My professors have always known my name. With enormous classes, I make sure that I make myself known. My favorite class at Hunter was Religion and Science. I never realized how much each disipline contributes and enriches the other. You can almost always hear students having intellectual conversations outside the classroom. The Religion department is probably one of the best in the country. It is an intimate department with an almost excessive amount of guidance and care from the faculty and department heads. I am currently taking an honors seminar with the head of the department, and the classroom is the professors living room. About ten of us sit around in her cozy home right near Hunter and eat, drink, and talk religion.
The academics at Hunter are amazing. Most of the professors are ivy league graduates, and are very friendly. They often are masters of their subjects, and are able to impart that knowledge to the students. Some of the professors are personable. The level of passion in the classroom is lacking a little. Most of the students just coast through the classes and exams, often asking very few questions and not getting involved. In my department sepcifically, the Accounting Department, the professors are amazing. Outside of class they are always willing to talk to you about whatever you want. The advisors will bend over backwards to help you through the process of selecting the right classes and getting through in 4 years.

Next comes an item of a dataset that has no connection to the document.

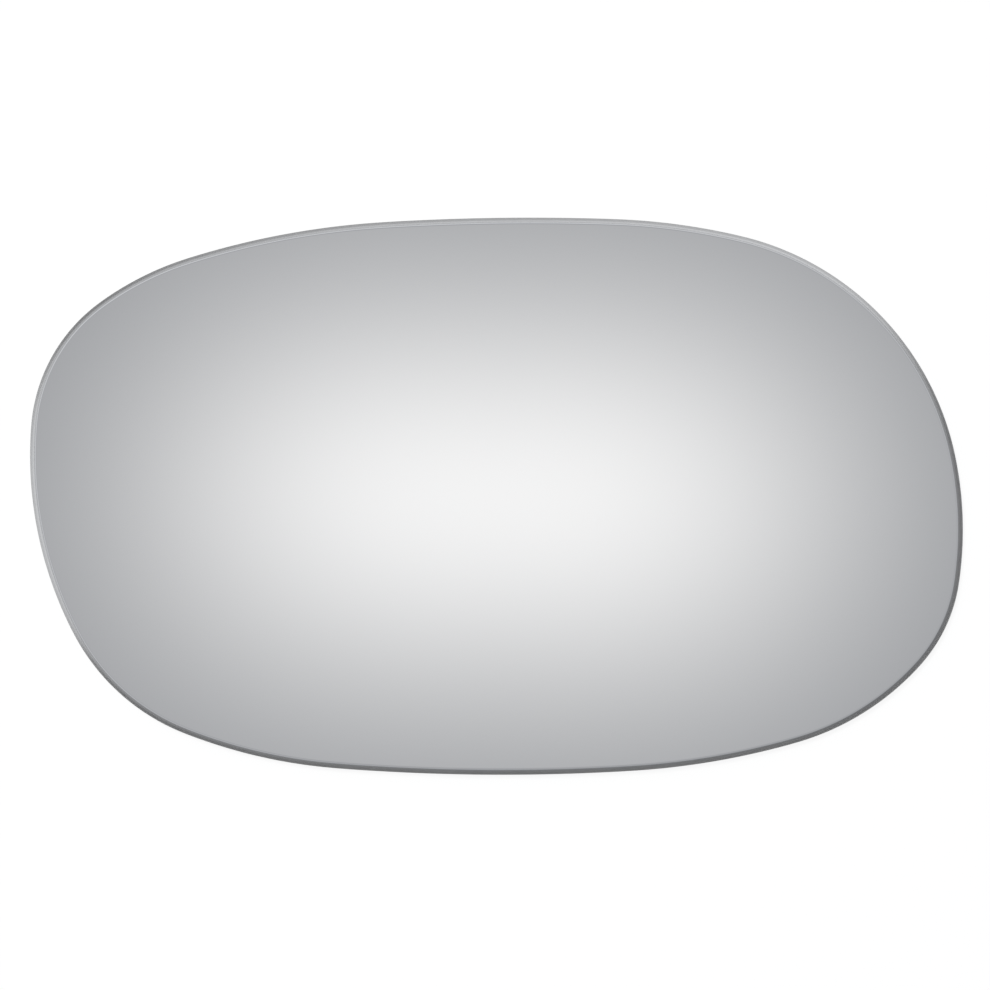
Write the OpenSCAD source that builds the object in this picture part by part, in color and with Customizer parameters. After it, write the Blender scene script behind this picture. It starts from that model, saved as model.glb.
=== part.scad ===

At Hunter, we're very competitive. It may not show on the face but, believe me, the drive is there. The academic requirements are a little tough though. The General Requirements can be really irritating because they take up so much time! And if you transfer from a college abroad, many of your credits could just transfer as electives...which stinks. Though, in some cases, you can appeal to have a class count for a requirement. Usually, they'll give in. Especially, if you're in something like French literature and you need to do two semesters of bio lab when you have already taken a semester at your other university. It just wouldn't make sense to do it again!
In some classes professors get to know your name, if the class is not too big. Most students I know don’t spend time with professors outside of class, unless they are assistants or grad students. Hunter’s academic requirements are a bit of a drag, but that extends to the CUNY system and the need for prerequisites that don’t concern your intended major. It’s better to get them done elsewhere and then transfer in. The education is geared toward learning AND getting a job. But the students I know in liberal arts worry they’re wasting their time learning for something they won’t find a job for!
Many professors do know my name. My favorite class is the graduate class Media & Violence by Prof. Gorelick and other Women's Studies classes, such as the psychology of women and Immigration and Gender. Students are very active in class and we often stay long after class, engaging the professor with our questions and lively discussions. I am a marketing and public relations double major and psychology minor.
The students are very competative at Hunter. Especially in the nursing feild. To get into this feild you need to have an excellent GPA and really input the tiem to study, otherwise you won't get into the program and won't stay in. I spend some time with professors outside of class when I need help with my assigment. The requirments for nursing are tough, but understandable.